A controlled company is generally defined as one in which an individual or a group collectively owns a majority of a firm’s voting stock, or is entitled to elect a majority of directors. However, this definition does not take into account firms with owners of substantial but non-majority stakes that enable these investors to effectively control voting outcomes at these firms. These investors are often founders or executives, whose stakes are magnified by their insider status as well as by non-participation in the voting process by certain shareholders. In addition, the standard definition of a controlled company does not include shareholders with a common link — such as family members and co-founders — who may effectively exercise control over voting results by acting in concert.
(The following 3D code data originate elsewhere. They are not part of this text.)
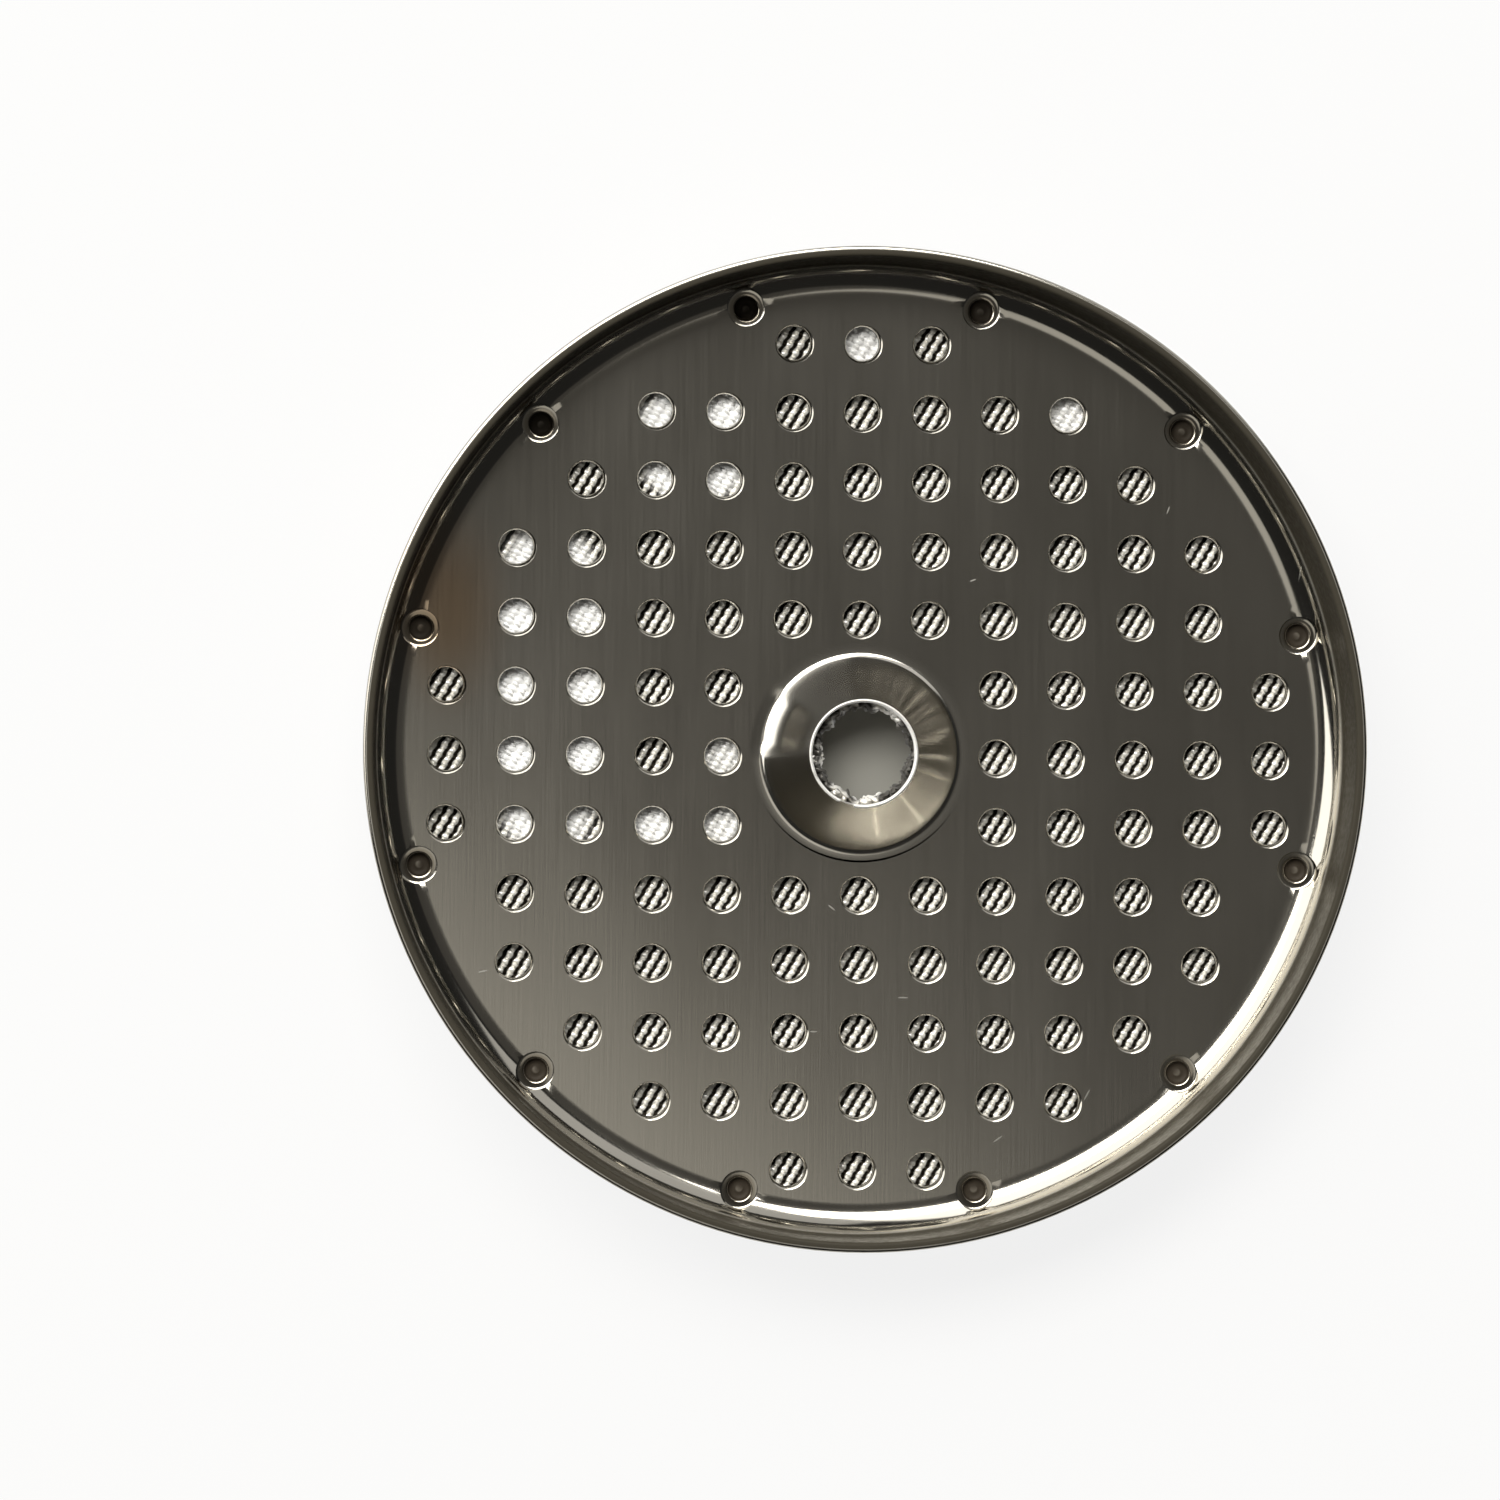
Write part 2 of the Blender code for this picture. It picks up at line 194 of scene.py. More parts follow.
# The studio
STAGE_SIZE = 40.0
STAGE_GLOW = 0.85
CLEAR_OF_PART = (8 * MM, 26 * MM)  # the floor is painted dim and grey inside, a painted shadow, white outside
SHADED_FLOOR, OPEN_FLOOR = (0.25, 0.245, 0.22), (0.6, 0.595, 0.57)
SKY = (0.022, 0.022, 0.021)
DAYLIGHT = (1.0, 0.985, 0.95)
# Soft lamps: name, azimuth from +X towards +Y and elevation in degrees, distance, width and height
# in metres, power in watts, and colour
LAMPS = (
    ("window", 136, 33, 1.0, 1.74, 0.9, 10.5, DAYLIGHT),
    ("window_head", 112, 57, 1.0, 0.95, 0.42, 12.5, DAYLIGHT),
    ("room", 62, 32, 1.1, 0.9, 0.8, 1.4, (1.0, 0.99, 0.97)),
    ("ceiling", 60, 87, 1.3, 1.3, 1.3, 0.25, (1.0, 0.94, 0.84)),
    ("low_fill", 236, 76, 1.2, 0.5, 0.5, 0.42, (1.0, 0.97, 0.9)),
)
CAMERA_TARGET = Vector((-6.42 * MM, -0.08 * MM, FLOOR_TOP))
CAMERA_PLACE = Vector((-24.5 * MM, -1.0 * MM, FLOOR_TOP + 300 * MM))
CAMERA_ROLL = math.radians(0.45)
CAMERA_LENS, CAMERA_SENSOR = 124.3, 36.0
CAMERA_RANGE = (0.01, 50.0)


def put_down_everything():
    """Leaves edit mode and deselects all, because the loaded CAD nodes start out selected."""
    if bpy.context.mode != "OBJECT":
        bpy.ops.object.mode_set(mode="OBJECT")
    bpy.ops.object.select_all(action="DESELECT")


def pick_up(*pieces):
    put_down_everything()
    for piece in pieces:
        piece.select_set(True)
    bpy.context.view_layer.objects.active = pieces[0]
    return pieces[0]


def throw_away(piece):
    pick_up(piece)
    bpy.ops.object.delete()


def joined(pieces, name):
    first = pick_up(*pieces)
    bpy.ops.object.join()
    first.name = name
    return first


def another(pattern):
    """A copy of the pattern, with its own mesh, picked up."""
    pick_up(pattern)
    bpy.ops.object.duplicate(linked=False)
    return bpy.context.object


def set_in_place(piece):
    pick_up(piece)
    bpy.ops.object.transform_apply(location=True, rotation=True, scale=True)
    return piece


def modify(piece, name, kind, **settings):
    """Adds a modifier to the piece and applies it."""
    pick_up(piece)
    modifier = piece.modifiers.new(name, kind)
    for key, value in settings.items():
        setattr(modifier, key, value)
    bpy.ops.object.modifier_apply(modifier=modifier.name)


def boolean(piece, cutter, operation):
    modify(
        piece, operation.title(), "BOOLEAN", operation=operation, solver="MANIFOLD", object=cutter
    )
    throw_away(cutter)


def outline(height, rows):
    """Points in metres, from rows of radius and rise above this height in millimetres."""
    return [(radius * MM, height + rise * MM) for radius, rise in rows]


def arc(centre, radius, start, end, steps):
    turn = (end - start) / steps
    return [
        centre + radius * Vector((math.cos(start + turn * i), math.sin(start + turn * i)))
        for i in range(steps + 1)
    ]


def spun(name, profile, steps):
    """A line of (r, z) points drawn by extruding one vertex, then spun once round Z."""
    put_down_everything()
    bpy.ops.mesh.primitive_plane_add(size=MM)
    piece = bpy.context.object
    piece.name = name
    bpy.ops.object.mode_set(mode="EDIT")
    bpy.ops.mesh.merge(type="CENTER")
    start = profile[0]
    bpy.ops.transform.translate(value=(start[0], 0.0, start[1]))
    for here, there in zip(profile, profile[1:]):
        move = (there[0] - here[0], 0.0, there[1] - here[1])
        bpy.ops.mesh.extrude_region_move(TRANSFORM_OT_translate={"value": move})
    bpy.ops.mesh.select_all(action="SELECT")
    bpy.ops.mesh.spin(
        steps=steps, angle=math.tau, center=(0.0, 0.0, 0.0), axis=(0.0, 0.0, 1.0)
    )
    bpy.ops.mesh.select_all(action="SELECT")
    bpy.ops.mesh.remove_doubles(threshold=NEAR)
    bpy.ops.mesh.normals_make_consistent(inside=False)
    bpy.ops.object.mode_set(mode="OBJECT")
    return piece


def punch(pattern, places):
    """One tool that presses or cuts the pattern's round shape at each place."""
    name = pattern.name
    copies = []
    for x, y in places:
        copies.append(another(pattern))
        bpy.ops.transform.translate(value=(x, y, 0.0))
    throw_away(pattern)
    return joined(copies, name)


def hole_places():
    reach = int(HOLE_FIELD_RADIUS / HOLE_PITCH)
    places = []
    for row in range(-reach, reach + 1):
        for column in range(-reach, reach + 1):
            x, y = column * HOLE_PITCH, row * HOLE_PITCH
            if CONE_CLEAR_RADIUS <= math.hypot(x, y) <= HOLE_FIELD_RADIUS:
                places.append((x, y + HOLE_GRID_OFFSET))
    return places


def weld_places():
    step = math.tau / WELD_COUNT
    angles = [step * i + step / 2 for i in range(WELD_COUNT)]
    return [(FLAT_RADIUS * math.cos(angle), FLAT_RADIUS * math.sin(angle)) for angle in angles]


def worn(pattern):
    """Slides the cutting end of the hole punch sideways, and its shoulder less so."""
    for vert in pattern.data.vertices:
        radius = vert.co.xy.length
        if radius > NEAR:
            share = min(1.0, max(0.0, (HOLE_RADIUS - radius) / (HOLE_RADIUS - HOLE_THROAT)))
            vert.co.x += share * HOLE_THROAT_SHIFT.x
            vert.co.y += share * HOLE_THROAT_SHIFT.y
    return pattern


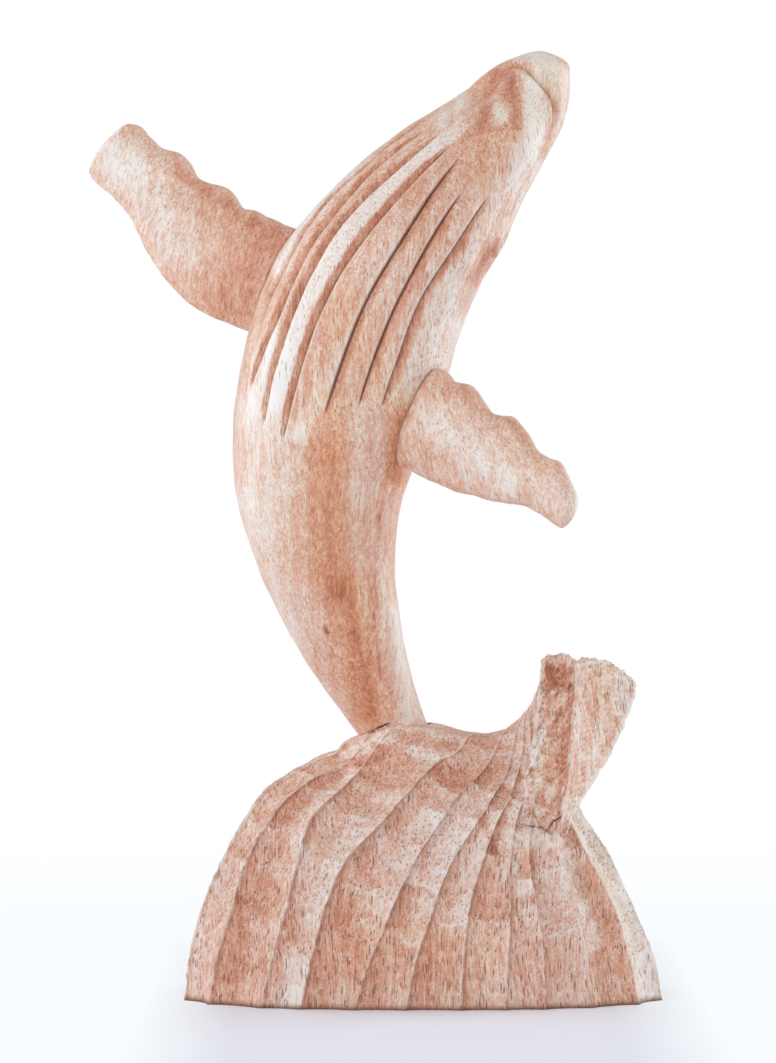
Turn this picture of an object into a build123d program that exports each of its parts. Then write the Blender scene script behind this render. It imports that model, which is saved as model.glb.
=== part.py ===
from build123d import *
import os
from math import cos, radians, sin

# A humpback whale leaping from a wave, carved in wood, in millimetres. The front faces -Y, +Z is up,
# and the origin is the middle of the base's underside. Angles are in degrees.

# The whole piece
overall_height = 300.0
seat_height = 82.0
stub_height = 4.0
tail_offset = -11.0

# The whale's body
body_half_width = 35.7
body_flatness_share = 0.86
body_lean = 48.0
body_bow = 9.0
belly_roll = 28.0

# The wave under the whale, whose top stands above the tail's seat by its rise
wave_left = 77.3
wave_right = 76.6
wave_front = 42.0
wave_back = 42.0
wave_rise = 3.0
flute_depth_share = 0.1

# The crest that curls up at the wave's right end
crest_foot_height = 55.0
crest_top_height = 107.0
crest_left = 27.0
crest_right = 67.0
crest_front = 37.0
crest_back = 20.0

# The two flippers
left_flipper_length = 61.6
right_flipper_length = 77.0
flipper_half_chord = 17.5
flipper_thickness = 13.0
flipper_seat_depth = 5.0
flipper_lip = 2.5

# The hidden pegs and the tail's dowel
peg_radius = 3.0
peg_length = 24.0
dowel_radius = 5.0
dowel_length = 40.0
hole_clearance = 0.1
hole_end_gap = 0.5
seat_clearance = 0.25

# Carved lines and small features
groove_depth = 1.4
groove_half_width = 1.2
mouth_depth = 1.2
mouth_half_width = 0.9
cut_lift = 1.2
cut_start_share = 0.1
cut_fade_share = 0.33
groove_steps = 9
mouth_steps = 18
eye_socket_radius = 2.8
eye_radius = 1.9
eye_sink = 1.6
fin_length = 26.0
fin_height = 7.0
fin_thickness = 4.0
fin_crest_share = 0.125
cut_overrun = 16.0

# Rows of the body from the tail to the snout: height share of the rise, sideways share of the lean,
# forward share of the bow, and half width share of the widest
body_shares = [
    (0.000, 0.000, 0.00, 0.346),
    (0.065, -0.156, 0.20, 0.432),
    (0.154, -0.315, 0.50, 0.539),
    (0.243, -0.425, 0.75, 0.637),
    (0.332, -0.458, 0.93, 0.752),
    (0.421, -0.398, 1.00, 0.876),
    (0.523, -0.302, 0.95, 0.951),
    (0.617, -0.175, 0.80, 0.974),
    (0.710, 0.025, 0.50, 1.000),
    (0.776, 0.208, 0.25, 0.922),
    (0.832, 0.408, 0.00, 0.836),
    (0.888, 0.633, -0.25, 0.703),
    (0.930, 0.812, -0.40, 0.519),
    (0.965, 0.908, -0.50, 0.392),
    (0.986, 0.967, -0.55, 0.290),
    (1.000, 0.990, -0.57, 0.160),
]

# Each throat groove: height share of the rise, and angle round the body from the left side (0) over
# the belly (90) to the right side (180)
groove_shares = [
    [(0.916, 125), (0.800, 128), (0.700, 125), (0.595, 128)],
    [(0.897, 107), (0.820, 111), (0.700, 111), (0.590, 114), (0.491, 125)],
    [(0.883, 89), (0.790, 97), (0.670, 102), (0.550, 105), (0.437, 109)],
    [(0.870, 74), (0.780, 78), (0.660, 85), (0.540, 89), (0.414, 93)],
    [(0.849, 62), (0.740, 61), (0.640, 64), (0.540, 67), (0.452, 70)],
    [(0.801, 43), (0.720, 46), (0.630, 47), (0.540, 50), (0.462, 52)],
    [(0.793, 24), (0.720, 29), (0.630, 34), (0.540, 36), (0.462, 38)],
]

# The mouth line on the left side, from the chin to the corner below the eye; the right side mirrors it
mouth_shares = [
    (0.972, 90),
    (0.968, 73),
    (0.958, 58),
    (0.942, 40),
    (0.922, 22),
    (0.898, 10),
    (0.862, 1),
    (0.820, -2),
    (0.780, -3),
    (0.742, -8),
]

# Places on the body: height share of the rise and angle round it
left_flipper_place_shares = (0.453, 7)
right_flipper_place_shares = (0.659, 173)
eye_place_shares = (0.712, -16)
fin_place_shares = (0.300, 270)

# Height share at which the dowel's axis crosses the middle of the tail
dowel_share = 0.0234

# Directions in which the flippers reach out, as shares along X, Y and Z
left_flipper_reach_shares = (0.786, -0.418, -0.455)
right_flipper_reach_shares = (-0.707, 0.370, 0.602)

# Rows of each flipper: span share of its length, leading and trailing edge shares of the half chord,
# and thickness share
left_flipper_rows_shares = [
    (0.00, 0.98, -0.90, 1.00),
    (0.11, 0.90, -0.88, 0.96),
    (0.19, 0.96, -0.86, 0.92),
    (0.30, 0.80, -0.83, 0.86),
    (0.37, 0.74, -0.80, 0.82),
    (0.46, 0.84, -0.73, 0.78),
    (0.56, 0.72, -0.66, 0.72),
    (0.66, 0.52, -0.55, 0.66),
    (0.74, 0.50, -0.45, 0.60),
    (0.81, 0.53, -0.44, 0.55),
    (0.88, 0.36, -0.46, 0.50),
    (0.94, 0.20, -0.50, 0.44),
    (0.985, 0.06, -0.47, 0.34),
    (1.00, -0.08, -0.34, 0.18),
]
right_flipper_rows_shares = [
    (0.00, 1.04, -1.02, 1.00),
    (0.085, 0.95, -1.14, 0.96),
    (0.16, 0.86, -1.24, 0.92),
    (0.235, 0.79, -1.29, 0.88),
    (0.30, 0.68, -1.29, 0.84),
    (0.365, 0.76, -1.25, 0.80),
    (0.43, 0.78, -1.17, 0.76),
    (0.55, 0.60, -1.02, 0.70),
    (0.63, 0.71, -0.86, 0.65),
    (0.70, 0.73, -0.75, 0.60),
    (0.77, 0.62, -0.69, 0.55),
    (0.85, 0.62, -0.67, 0.50),
    (0.92, 0.66, -0.66, 0.44),
    (0.97, 0.56, -0.60, 0.36),
    (1.00, 0.34, -0.46, 0.26),
]

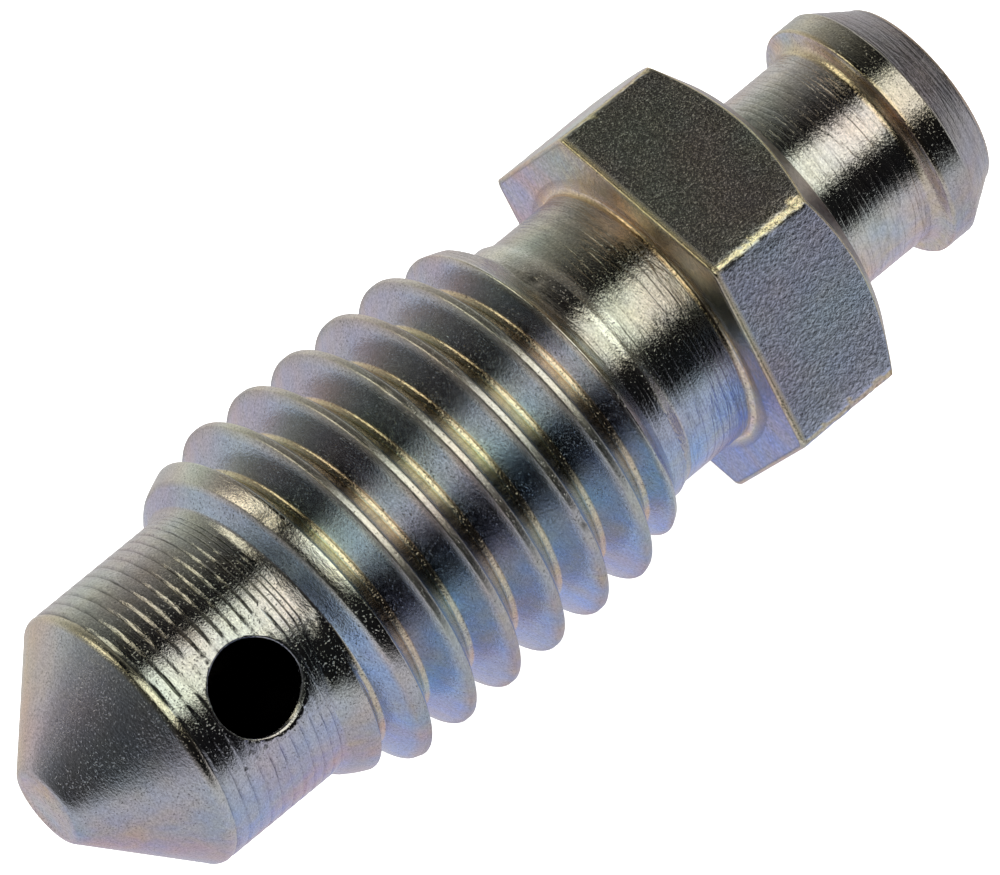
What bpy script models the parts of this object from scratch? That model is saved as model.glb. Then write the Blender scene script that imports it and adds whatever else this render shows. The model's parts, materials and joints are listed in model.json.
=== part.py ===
"""A bleeder screw for a brake caliper, turned from one piece of steel.

Metres, +Z up. The screw lies at rest on a wrench flat and its thread, along X,
with its conical tip towards -X and its hose barb towards +X.
Each piece is modelled upright, its tip at the origin and its barb at the top,
and an empty then lays the screw down.
"""

import math

import bmesh
import bpy
from mathutils import Matrix

MM = 0.001

# Tip: a small flat with a rounded edge, then the sealing cone
TIP_FLAT_DIAMETER = 1.90 * MM
TIP_EDGE_WIDTH = 0.25 * MM
TIP_EDGE_LENGTH = 0.07 * MM
CONE_ANGLE = math.radians(90.0)

# Thread: M10 x 1.5, right-hand, rising from the pilot and fading out at the shank.
# Its depth and its crest's width are the metric thread's shares of the pitch.
THREAD_DIAMETER = 9.90 * MM
THREAD_PITCH = 1.50 * MM
THREAD_DEPTH = 0.6134 * THREAD_PITCH
THREAD_ROOT_DIAMETER = THREAD_DIAMETER - 2 * THREAD_DEPTH
THREAD_CREST_WIDTH = THREAD_PITCH / 8
THREAD_ANGLE = math.radians(60.0)
THREAD_LENGTH = 11.85 * MM
THREAD_LEAD_IN = 2.15 * MM
THREAD_RUN_OUT = 2.40 * MM
THREAD_FIRST_CREST = 0.79 * MM
THREAD_FOOT_GAP = 0.03 * MM
THREAD_SWELL_POWER = 0.55
ROOT_STEP_LENGTH = 0.30 * MM

# Pilot: the plain stretch behind the cone, with the cross hole, a little below the thread's root
PILOT_RELIEF = 0.17 * MM
PILOT_DIAMETER = THREAD_ROOT_DIAMETER - 2 * PILOT_RELIEF
PILOT_LENGTH = 3.72 * MM
PILOT_EDGE = 0.05 * MM
CROSS_HOLE_DIAMETER = 2.50 * MM
CROSS_HOLE_FROM_CONE = 2.27 * MM
CROSS_HOLE_TURN = math.radians(131.4)

# Shank between the thread and the hexagon, also a little below the thread's root
SHANK_RELIEF = 0.20 * MM
SHANK_DIAMETER = THREAD_ROOT_DIAMETER - 2 * SHANK_RELIEF
SHANK_LENGTH = 2.17 * MM
SHANK_FILLET = 0.35 * MM

# Wrench hexagon, chamfered on the barb's side
HEX_ACROSS_FLATS = 9.90 * MM
HEX_LENGTH = 3.93 * MM
HEX_CORNER_RADIUS = 0.35 * MM
HEX_END_DIAMETER = 8.90 * MM
HEX_CHAMFER_ANGLE = math.radians(34.0)

# Neck and hose barb
NECK_DIAMETER = 5.86 * MM
NECK_LENGTH = 3.35 * MM
NECK_HEX_FILLET = 0.20 * MM
NECK_BARB_FILLET = 0.30 * MM
BARB_DIAMETER = 6.96 * MM
BARB_EDGE = 0.06 * MM
BARB_LAND_LENGTH = 0.77 * MM
BARB_TAPER_LENGTH = 1.23 * MM
BARB_END_DIAMETER = 5.36 * MM
BARB_END_EDGE = 0.12 * MM

# Bore: drilled from the barb's end past the cross hole
BORE_DIAMETER = 2.80 * MM
BORE_MOUTH_CHAMFER = 0.15 * MM
BORE_PAST_CROSS_HOLE = 0.40 * MM
DRILL_POINT_ANGLE = math.radians(118.0)

# How far hidden ends reach into the solid that they join, or out of one that they cut
BURY = 0.25 * MM
OVERSHOOT = 1.00 * MM

ROUND_STEPS = 48
HOLE_STEPS = 32

# The facets of round pieces start at these turns, so that no two pieces have edges in line
CORE_START = math.pi / ROUND_STEPS
BLANK_START = math.radians(1.5)
BORE_START = math.radians(2.5)
FILLET_STEPS = 4
CORNER_STEPS = 3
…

In practice, there is no bright-line test for “control.” Therefore, we have broadened the definition of control to include any person or group owning 30 percent or more of a company’s voting power; In selecting 30 percent as a threshold for control, we considered that the major U.S. exchanges assume that a change of control has occurred in certain cases when a party acquires as little as 20 percent of the voting power. In addition, at firms wherein a person or group has the ability to elect a substantial number (40 percent or more) of the board, that party will be considered a controlling party for the purposes of this study.
Note that director independence has been defined as independence under ISS’ 2012 U.S. Proxy Voting Guidelines, which differ in several respects from SEC and exchange guidelines. Data related to executive compensation have been provided by ISS’ ExecComp Analytics and may differ in some respects from disclosure in a firm’s proxy materials.